Nun, als Außenseiter fühlte sich dabei niemand von uns. Ich denke, daß Bertrand nur mit Schauspielern arbeitet, die ihm nahestehen und denen er sich innerlich verwandt fühlt. Auch wenn er sie kaum kennt: diese Nähe muß für ihn da sein. Die schauspieler müssen in ihrem Kopf die gleiche Musik hören wie er ... Und das meine ich nicht nur im übertragenen Sinne, denn die Schubert-Musik, die man im Film hört, lief auch während der Dreharbeiten. In der Szene, in der ich zu meinem Ehemann heimkehre, der kurz zuvor Besuch von Carole Bouquet bekommen hat und nun von meiner Affäre mit Depardieu weiß, gibt es eine sehr aufwühlende Schubert-Musik. Bertrand hat die Szene genau entsprechend der Musik inszeniert und geschnitten.

Ich hatte beim Sehen des Films das Gefühl, er entferne sich immer mehr vom vermeintlichen Paradoxon der ungewöhnlichen Dreiecksgeschichte. Die Figuren räsonieren über das Mysterium der Liebe, des Verliebtseins, überhaupt.

Ja, das stimmt. Aber Colette ist eine sehr hellsichtige Person, die weiß, daß sie in einer Männerwelt lebt, in der das kostbarste Gut einer Frau ihre Schönheit ist.
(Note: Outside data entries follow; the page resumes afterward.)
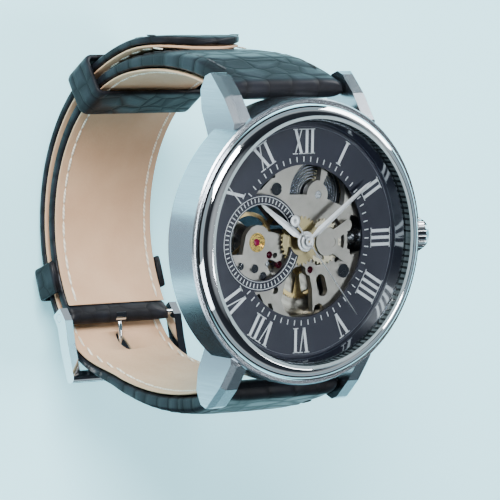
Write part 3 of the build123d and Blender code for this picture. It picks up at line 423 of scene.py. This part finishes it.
# Serifed Roman figures: stems, hairlines and end bars, and the whole word's width.
def numeralStrokes(text, height):
    stem, hair, serif = dialPrint["stem"], dialPrint["hair"], dialPrint["serif"]
    widths = {"I": 1.02, "V": 2.0, "X": 2.05}
    bars, x = [], 0.0
    for letter in text:
        w = widths[letter]
        middle = x + w / 2
        if letter == "I":
            bars.append(stroke(middle, 0, middle, height, stem))
            ends = [(middle, 0), (middle, height)]
        elif letter == "V":
            bars.append(stroke(middle, 0, middle - 0.62, height, stem))
            bars.append(stroke(middle + 0.08, 0, middle + 0.62, height, hair))
            ends = [(middle - 0.62, height), (middle + 0.62, height)]
        else:
            bars.append(stroke(middle + 0.58, 0, middle - 0.58, height, stem))
            bars.append(stroke(middle - 0.58, 0, middle + 0.58, height, hair))
            ends = [(middle + s * 0.58, y) for s in (-1, 1) for y in (0, height)]
        for place, y in ends:
            base = 0 if y == 0 else height - serif
            bars.append([(place - 0.46, base), (place + 0.46, base), (place + 0.46, base + serif),
                         (place - 0.46, base + serif)])
        x += w
    return np.array(bars, float) - np.array([x / 2, 0.0])


# Turns bars whose base faces the centre to that clock angle, at that radius.
def onDial(bars, clock, radius):
    a = math.radians(clock)
    turned = np.empty_like(bars)
    y = bars[..., 1] + radius
    turned[..., 0] = bars[..., 0] * math.cos(a) + y * math.sin(a)
    turned[..., 1] = y * math.cos(a) - bars[..., 0] * math.sin(a)
    return turned


figures = {1: "I", 2: "II", 3: "III", 4: "IIII", 5: "V", 6: "VI", 7: "VII", 8: "VIII",
           10: "X", 11: "XI", 12: "XII"}
tickBar = np.array([stroke(0, 0, 0, dialPrint["tickOut"] - dialPrint["tickIn"], dialPrint["tickWidth"])])
small = dialPrint["smallCentre"]
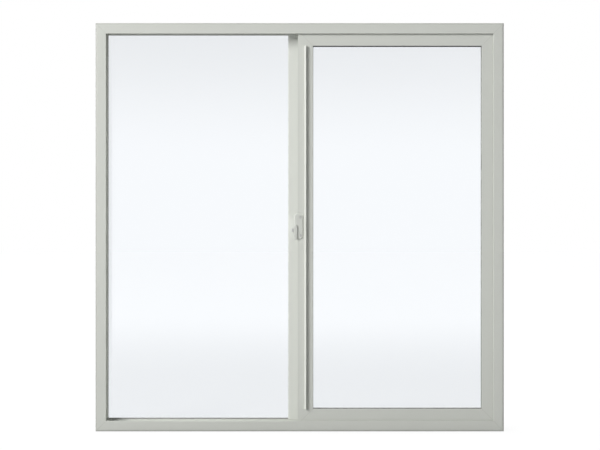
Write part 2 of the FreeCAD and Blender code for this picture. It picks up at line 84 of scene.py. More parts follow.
class WindowFinish(bpy.types.PropertyGroup):
    """Colours and surface values of the window's materials."""

    vinyl: FloatVectorProperty(
        name="Vinyl", description="Colour of the extrusions", subtype="COLOR",
        default=(0.705, 0.72, 0.668), min=0, max=1)
    # Painted light: a lighter copy of the vinyl colour stands in for the extra light on the mullion and the
    # pull rail.
    painted_light_vinyl: FloatVectorProperty(
        name="Light vinyl", description="Colour of the mullion and the pull rail", subtype="COLOR",
        default=(0.80, 0.815, 0.765), min=0, max=1)
    vinyl_roughness: FloatProperty(
        name="Vinyl roughness", description="Sheen of the extrusions", default=0.38, min=0, max=1)
    # Painted shade: the outer frame's rim is darkened to these shares of the colour, more on the jambs than
    # on head and sill.
    level_rim_shade: FloatProperty(
        name="Level rim", description="Share of the colour that the rim of head and sill keeps",
        default=0.76, min=0, max=1)
    upright_rim_shade: FloatProperty(
        name="Upright rim", description="Share of the colour that the rim of the jambs keeps",
        default=0.58, min=0, max=1)
    glass: FloatVectorProperty(
        name="Glass", description="Tint of each pane", subtype="COLOR",
        default=(0.967, 0.979, 0.992), min=0, max=1)
    rubber: FloatVectorProperty(
        name="Gasket", description="Colour of the sash's gaskets, of the blocks, the stop and the spacers",
        subtype="COLOR", default=(0.026, 0.027, 0.027), min=0, max=1)
    grey_rubber: FloatVectorProperty(
        name="Grey gasket", description="Colour of the fixed light's inner gasket", subtype="COLOR",
        default=(0.3, 0.3, 0.29), min=0, max=1)
    white_tape: FloatVectorProperty(
        name="Glazing tape", description="Colour of the fixed light's outer gasket", subtype="COLOR",
        default=(0.78, 0.78, 0.76), min=0, max=1)
    pile: FloatVectorProperty(
        name="Pile", description="Colour of the brush seals", subtype="COLOR",
        default=(0.22, 0.22, 0.21), min=0, max=1)
    nylon: FloatVectorProperty(
        name="Nylon", description="Colour of the roller units", subtype="COLOR",
        default=(0.06, 0.06, 0.062), min=0, max=1)
    metal: FloatVectorProperty(
        name="Metal", description="Colour of bare metal", subtype="COLOR",
        default=(0.62, 0.62, 0.61), min=0, max=1)


class WindowDetail(bpy.types.PropertyGroup):
    """Sizes of the pieces that are shaped here."""

    latch_corner: FloatProperty(
        name="Latch corner", description="Corner radius of the latch body",
        default=0.0098, min=0.001, unit="LENGTH")
    latch_edge: FloatProperty(
        name="Latch edge", description="Rounding of the latch body's front edge",
        default=0.0033, min=0.0005, unit="LENGTH")
    latch_crown: FloatProperty(
        name="Latch crown", description="Rise of the latch body's face",
        default=0.0004, min=0, unit="LENGTH")
    lever_top: FloatProperty(
        name="Lever boss", description="Radius of the lever at its pivot",
        default=0.0058, min=0.001, unit="LENGTH")
    lever_tip: FloatProperty(
        name="Lever tip", description="Radius of the lever's end",
        default=0.0048, min=0.001, unit="LENGTH")
    gasket_corner: FloatProperty(
        name="Gasket corner", description="Radius of the gasket at the glass corners",
        default=0.0015, min=0.0005, unit="LENGTH")
    # The sash's black lap is widest above. There it is partly the gasket and partly a painted shadow of the
    # top rail on the glass edge.
    sash_lap: FloatVectorProperty(
        name="Sash gasket lap",
        description="How much further than the solid the sash's inner gasket laps onto the glass: left, "
        "right, below, above",
        size=4, default=(0.0003, 0.0007, 0.0013, 0.0026), unit="LENGTH")
    fixed_lap: FloatVectorProperty(
        name="Fixed gasket lap",
        description="The same for the fixed light's inner gasket. It is negative where the gasket stays back",
        size=4, default=(-0.0013, 0.0, 0.0006, -0.001), unit="LENGTH")
    tape_lap: FloatProperty(
        name="Tape lap", description="The same for every side of the fixed light's outer gasket",
        default=-0.003, unit="LENGTH")
    spacer_lap: FloatProperty(
        name="Spacer lap", description="The same for every side of the fixed light's spacer",
        default=-0.0012, unit="LENGTH")
    bead_front: FloatProperty(
        name="Bead at the glass", description="Width of the fixed light's beads against the glass",
        default=0.0136, min=0.004, unit="LENGTH")
    bead_back: FloatProperty(
        name="Bead outside", description="Width of the fixed light's beads at their outer face",
        default=0.0102, min=0.004, unit="LENGTH")
    bead_edge: FloatProperty(
        name="Bead edge", description="Rounding of the beads' outer edge",
        default=0.0018, min=0.0002, unit="LENGTH")
    bristle_pitch: FloatProperty(
        name="Bristle pitch", description="Distance between tufts",
        default=0.0025, min=0.001, unit="LENGTH")
    ring_steps: IntProperty(
        name="Round steps", description="Points round each quarter turn", default=12, min=4, max=48)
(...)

Zu Anfang versucht sie ja auch, sich selbst zu schützen, sich vor einer Enttäuschung zu bewahren. Sie hat Angst und weist dieses Liebesgefühl zunächst von sich. Logischerweise ändert sich dies, als klar ist, daß diese Liebe real ist, daß sie zwischen beiden existiert. Sobald sie sich des Mannes sicher sein kann, hat sie keine Probleme mehr mit ihrem Aussehen. Sie sieht sich mit den Augen des Mannes.

Aber man spürt auch, daß Colette schon lange vor der Affäre eine ungeheure Liebesbereitschaft und -fähigkeit besaß.

Ja, das glaube ich auch. Sie entspricht ja auch nicht dem Klischee der frustrierten Frau. Sie lebt nicht allein, sie hat ja einen Ehemann, der ein guter Mann ist. Das hat mir sehr gefallen an der Rolle.

Wird so das Glück und seine Kurzlebigkeit eher zum Thema des Films als die Schönheit?

Ja, die Frage der Schönheit ist nur die erste Ebene, die Oberfläche, die für die Zuschauer zunächst interessant und anziehend war. Für mich ist das Thema aber die Unmöglichkeit, zusammen zu leben. Und die Unmöglichkeit, sich zu lieben.

Der Film springt in der Chronologie der Szenen hin und her, und er wechselt von einer realistischen zu einer Traumebene. Wie ist das für eine Schauspielerin zu bewältigen?

Das ist kein Problem, vor allem, wenn man mit Bertrand arbeitet, der ein sehr guter Schauspieler-Regisseur ist. Und für meine Figur gilt ja auch, daß sie nicht unbedingt wissen muß, was ihr die Zukunft bringt. Ich finde auch, daß die Psychologie in diesem Film keine so große Rolle spielt: Es ist ein Film der Emotionen. Man taucht in die Emotionen eines bestimmten Momentes ein. Aber gleichzeitig gab es während der Dreharbeiten eine fast durchgehende Grundstimmung der Schwere, der Beklommenheit, vielleicht gar des Unwohlseins. Denn dies ist kein fröhlicher Film, es steckt eine große Traurigkeit in dieser Geschichte.

Wie sehen denn Bliers Regieanweisungen aus? Was sagte er beispielsweise über die Szene in der U-Bahn, in der Sie lächelnd an all den Männern vorbeigehen, nachdem Sie einen Nachmittag mit Depardieu verbracht haben?

Er gab gar keine Anweisungen. Alles stand im Drehbuch, und im Hintergrund lief die Musik, von der ich mich tragen lassen konnte. Es war wie eine Art Ballett. Die Figur ist in diesem Moment einfach glücklich, mehr brauchte ich über die Szene nicht zu wissen. Und die Szene zu drehen, war sehr angenehm, mit all diesen Männern, die mich anschauen! (lacht) Vielleicht ist das der einzige Moment, in dem die Fau vollständig glücklich ist.

Bertrand Blier: Zu schön für dich. Mit Caroline Bouquet, Josiane Balasko, Gérard Depardieu, Frankreich 1989, 91 Min.